Task statement: Read the data and repeat all of it exactly.

Supplied information:
┌──

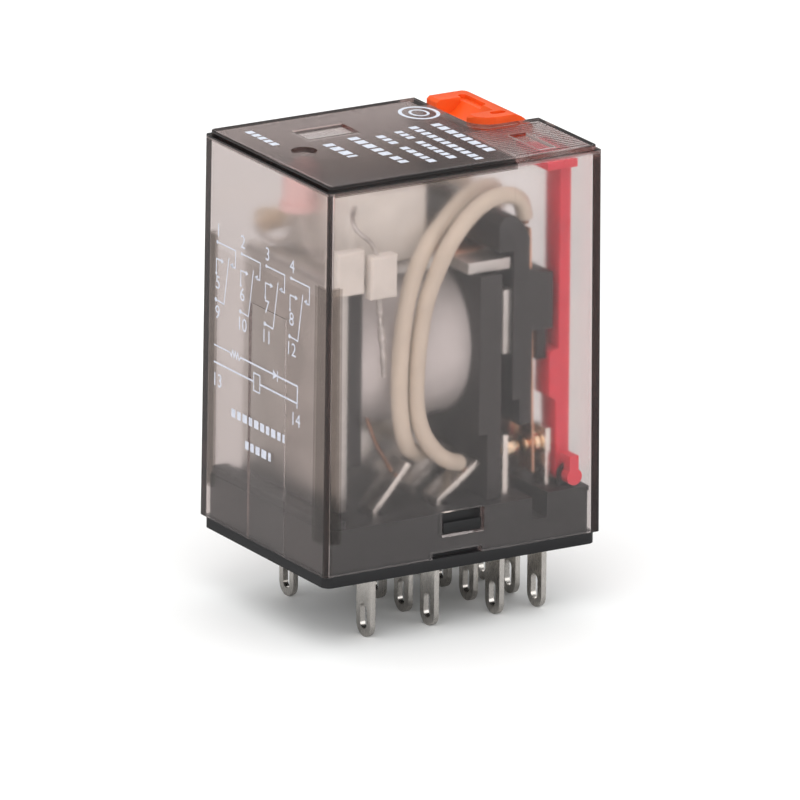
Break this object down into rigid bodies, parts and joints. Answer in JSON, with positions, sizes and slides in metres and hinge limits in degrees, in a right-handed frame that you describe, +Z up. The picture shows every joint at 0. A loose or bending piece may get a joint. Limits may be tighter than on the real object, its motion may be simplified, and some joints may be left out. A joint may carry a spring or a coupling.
{
  "type": "plug-in control relay",
  "caption": "Plug-in control relay: clear smoke cover over a coil, changeover contacts and a red flag, with an orange test lever and flat blades.",
  "frame": {"origin": "centre of the base's flat seating face; the blades reach below it", "axes": "+Z up towards the lid, +X from the coil end to the contact end, -Y out of the wide front face"},
  "size_m": [0.028, 0.0216, 0.0431],
  "materials": {
    "smoke_cover": "clear smoke polycarbonate, smooth outside, fine texture inside",
    "black_base": "fine moulded texture",
    "black_bobbin": "fine moulded texture",
    "black_carrier": "fine moulded texture",
    "nickel": "nickel plated, stamped",
    "nickel_frame": "nickel plated, satin",
    "soft_iron": "turned",
    "copper": "bare copper",
    "clear_tape": "wound polyester tape",
    "spring_bronze": "rolled phosphor bronze",
    "contact_alloy": "silver alloy, gold flash",
    "red_plastic": "moulded",
    "orange_plastic": "moulded, satin",
    "beige_sleeve": "silicone rubber sleeve",
    "lamp_pink": "tinted epoxy lens",
    "tinned_wire": "tinned",
    "resistor_body": "lacquered",
    "white_plastic": "moulded"
  },
  "bodies": {
    "housing": {"base": "black_base", "bobbin": "black_bobbin", "coil_ends": "copper", "coil_tape": "clear_tape", "coil_terminal_1": "nickel", "coil_terminal_2": "nickel", "coil_winding": "copper", "common_terminal_1": "nickel", "common_terminal_2": "nickel", "common_terminal_3": "nickel", "common_terminal_4": "nickel", "core": "soft_iron", "cover": "smoke_cover", "flag_pin": "soft_iron", "hinge_spring": "spring_bronze", "hinge_spring_rivets": "nickel_frame", "joint_insulators": "white_plastic", "joint_wires": "tinned_wire", "lamp": "lamp_pink", "lamp_wires": "tinned_wire", "lead_braids": "copper", "lead_sleeve_1": "beige_sleeve", "lead_sleeve_2": "beige_sleeve", "lead_sleeve_3": "beige_sleeve", "lead_sleeve_4": "beige_sleeve", "nc_contact_buttons": "contact_alloy", "nc_terminal_1": "nickel", "nc_terminal_2": "nickel", "nc_terminal_3": "nickel", "nc_terminal_4": "nickel", "no_contact_buttons": "contact_alloy", "no_terminal_1": "nickel", "no_terminal_2": "nickel", "no_terminal_3": "nickel", "no_terminal_4": "nickel", "resistor": "resistor_body", "shading_ring": "copper", "spacer_block": "white_plastic", "yoke": "nickel_frame"},
    "armature_set": {"armature": "nickel_frame", "contact_carrier": "black_carrier", "moving_contact_buttons": "contact_alloy", "moving_spring_1": "spring_bronze", "moving_spring_2": "spring_bronze", "moving_spring_3": "spring_bronze", "moving_spring_4": "spring_bronze"},
    "flag": {"flag_lever": "red_plastic"},
    "lever": {"test_lever": "orange_plastic"}
  },
  "joints": [
    {"name": "armature_swing", "type": "hinge", "parent": "housing", "child": "armature_set", "pos_m": [0.0058, 0, 0.0261], "axis": [0, 1, 0], "range_deg": [0, 1.6], "stiffness_Nm_per_rad": 0.01, "springref_deg": -5.73},
    {"name": "flag_swing", "type": "hinge", "parent": "housing", "child": "flag", "pos_m": [0.0117, 0, 0.0062], "axis": [0, 1, 0], "range_deg": [-1.4, 0.05]},
    {"name": "test_lever_flip", "type": "hinge", "parent": "housing", "child": "lever", "pos_m": [0.01185, 0, 0.035], "axis": [0, 1, 0], "range_deg": [-4, 90]}
  ],
  "couplings": [
    {"joint": "flag_swing", "follows": "armature_swing", "ratio": -0.85}
  ]
}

└──

Result:
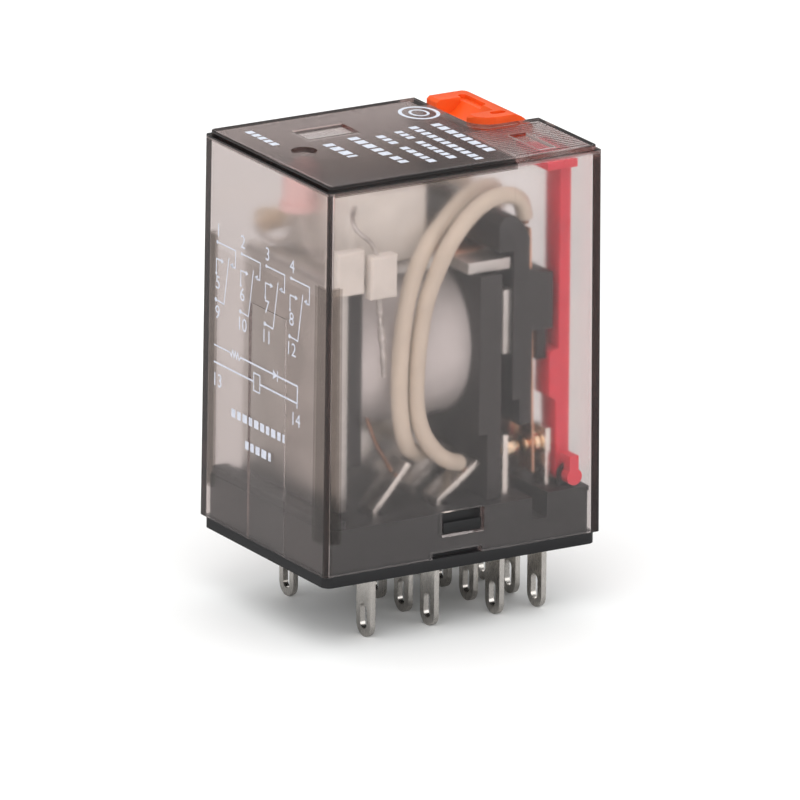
Break this object down into rigid bodies, parts and joints. Answer in JSON, with positions, sizes and slides in metres and hinge limits in degrees, in a right-handed frame that you describe, +Z up. The picture shows every joint at 0. A loose or bending piece may get a joint. Limits may be tighter than on the real object, its motion may be simplified, and some joints may be left out. A joint may carry a spring or a coupling.
{
  "type": "plug-in control relay",
  "caption": "Plug-in control relay: clear smoke cover over a coil, changeover contacts and a red flag, with an orange test lever and flat blades.",
  "frame": {"origin": "centre of the base's flat seating face; the blades reach below it", "axes": "+Z up towards the lid, +X from the coil end to the contact end, -Y out of the wide front face"},
  "size_m": [0.028, 0.0216, 0.0431],
  "materials": {
    "smoke_cover": "clear smoke polycarbonate, smooth outside, fine texture inside",
    "black_base": "fine moulded texture",
    "black_bobbin": "fine moulded texture",
    "black_carrier": "fine moulded texture",
    "nickel": "nickel plated, stamped",
    "nickel_frame": "nickel plated, satin",
    "soft_iron": "turned",
    "copper": "bare copper",
    "clear_tape": "wound polyester tape",
    "spring_bronze": "rolled phosphor bronze",
    "contact_alloy": "silver alloy, gold flash",
    "red_plastic": "moulded",
    "orange_plastic": "moulded, satin",
    "beige_sleeve": "silicone rubber sleeve",
    "lamp_pink": "tinted epoxy lens",
    "tinned_wire": "tinned",
    "resistor_body": "lacquered",
    "white_plastic": "moulded"
  },
  "bodies": {
    "housing": {"base": "black_base", "bobbin": "black_bobbin", "coil_ends": "copper", "coil_tape": "clear_tape", "coil_terminal_1": "nickel", "coil_terminal_2": "nickel", "coil_winding": "copper", "common_terminal_1": "nickel", "common_terminal_2": "nickel", "common_terminal_3": "nickel", "common_terminal_4": "nickel", "core": "soft_iron", "cover": "smoke_cover", "flag_pin": "soft_iron", "hinge_spring": "spring_bronze", "hinge_spring_rivets": "nickel_frame", "joint_insulators": "white_plastic", "joint_wires": "tinned_wire", "lamp": "lamp_pink", "lamp_wires": "tinned_wire", "lead_braids": "copper", "lead_sleeve_1": "beige_sleeve", "lead_sleeve_2": "beige_sleeve", "lead_sleeve_3": "beige_sleeve", "lead_sleeve_4": "beige_sleeve", "nc_contact_buttons": "contact_alloy", "nc_terminal_1": "nickel", "nc_terminal_2": "nickel", "nc_terminal_3": "nickel", "nc_terminal_4": "nickel", "no_contact_buttons": "contact_alloy", "no_terminal_1": "nickel", "no_terminal_2": "nickel", "no_terminal_3": "nickel", "no_terminal_4": "nickel", "resistor": "resistor_body", "shading_ring": "copper", "spacer_block": "white_plastic", "yoke": "nickel_frame"},
    "armature_set": {"armature": "nickel_frame", "contact_carrier": "black_carrier", "moving_contact_buttons": "contact_alloy", "moving_spring_1": "spring_bronze", "moving_spring_2": "spring_bronze", "moving_spring_3": "spring_bronze", "moving_spring_4": "spring_bronze"},
    "flag": {"flag_lever": "red_plastic"},
    "lever": {"test_lever": "orange_plastic"}
  },
  "joints": [
    {"name": "armature_swing", "type": "hinge", "parent": "housing", "child": "armature_set", "pos_m": [0.0058, 0, 0.0261], "axis": [0, 1, 0], "range_deg": [0, 1.6], "stiffness_Nm_per_rad": 0.01, "springref_deg": -5.73},
    {"name": "flag_swing", "type": "hinge", "parent": "housing", "child": "flag", "pos_m": [0.0117, 0, 0.0062], "axis": [0, 1, 0], "range_deg": [-1.4, 0.05]},
    {"name": "test_lever_flip", "type": "hinge", "parent": "housing", "child": "lever", "pos_m": [0.01185, 0, 0.035], "axis": [0, 1, 0], "range_deg": [-4, 90]}
  ],
  "couplings": [
    {"joint": "flag_swing", "follows": "armature_swing", "ratio": -0.85}
  ]
}